I am pleased about the multiple portfolio management activities in the quarter. Importantly, Motion signed two acquisitions – in the NEMA motors and Traction divisions – which will further cement their leading market positions. I also want to highlight our investment into an accelerated strategic collaboration between Process Automation and Canada’s Hydrogen Optimized launched in 2020. Together we are advancing the deployment of economic large-scale green hydrogen production systems to decarbonize hard-to-abate industries.

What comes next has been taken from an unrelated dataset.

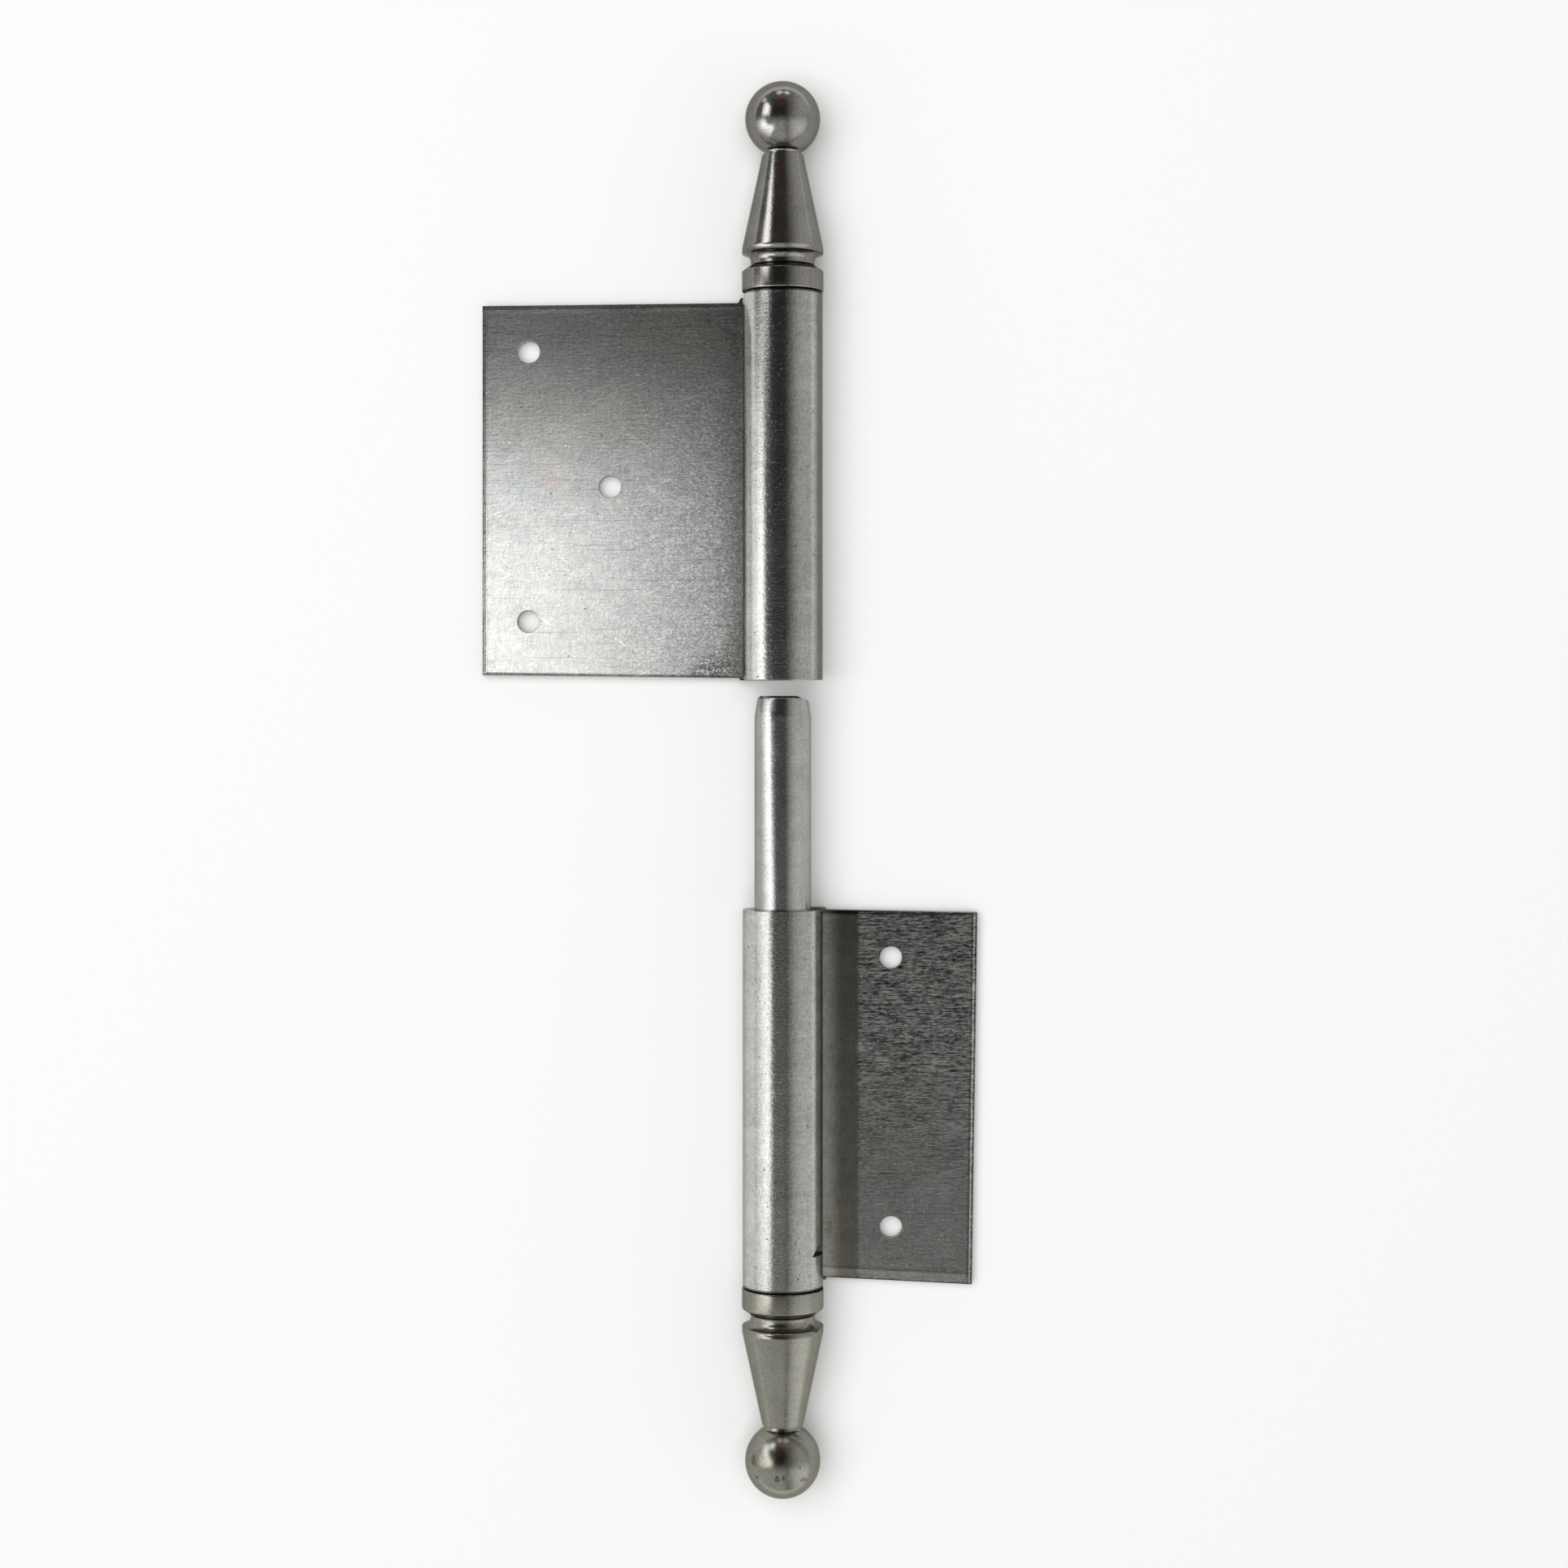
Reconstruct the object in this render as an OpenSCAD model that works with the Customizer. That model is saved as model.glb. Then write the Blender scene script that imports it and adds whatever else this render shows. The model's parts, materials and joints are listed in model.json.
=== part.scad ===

We also announced the early divestment of the remaining 19.9% of the Hitachi Energy joint venture to Hitachi as they exercised the call option that was agreed in 2018. We do not foresee any significant gain or loss as a result of the sale and anticipate net positive cash inflows of approximately $1.4 billion upon closing, expected in the fourth quarter 2022. This will further strengthen our balance sheet and give us additional flexibility in our capital allocation decisions. With regards to E-mobility, we remain committed to our plans to list the division, although we no longer expect it to happen this year due to the current volatility in capital markets. Finally, just after the close of the third quarter we distributed Accelleron to shareholders as a dividend in kind. I was delighted to mark the first day of trading of Accelleron by joining the management team in ringing the bell on the Swiss stock exchange. I wish the team great success as a separately listed company.
In the fourth quarter of 2022, we anticipate a low double-digit comparable revenue growth, impacted by the high level of revenues recorded last year. We expect the typical pattern of a sequentially lower Operational EBITA margin.
In full-year 2022, we are likely to achieve early the 2023 target of an Operational EBITA margin of at least 15%, supported by increased efficiency as we fully incorporate the decentralized operating model and performance culture in all our divisions and strong top-line execution.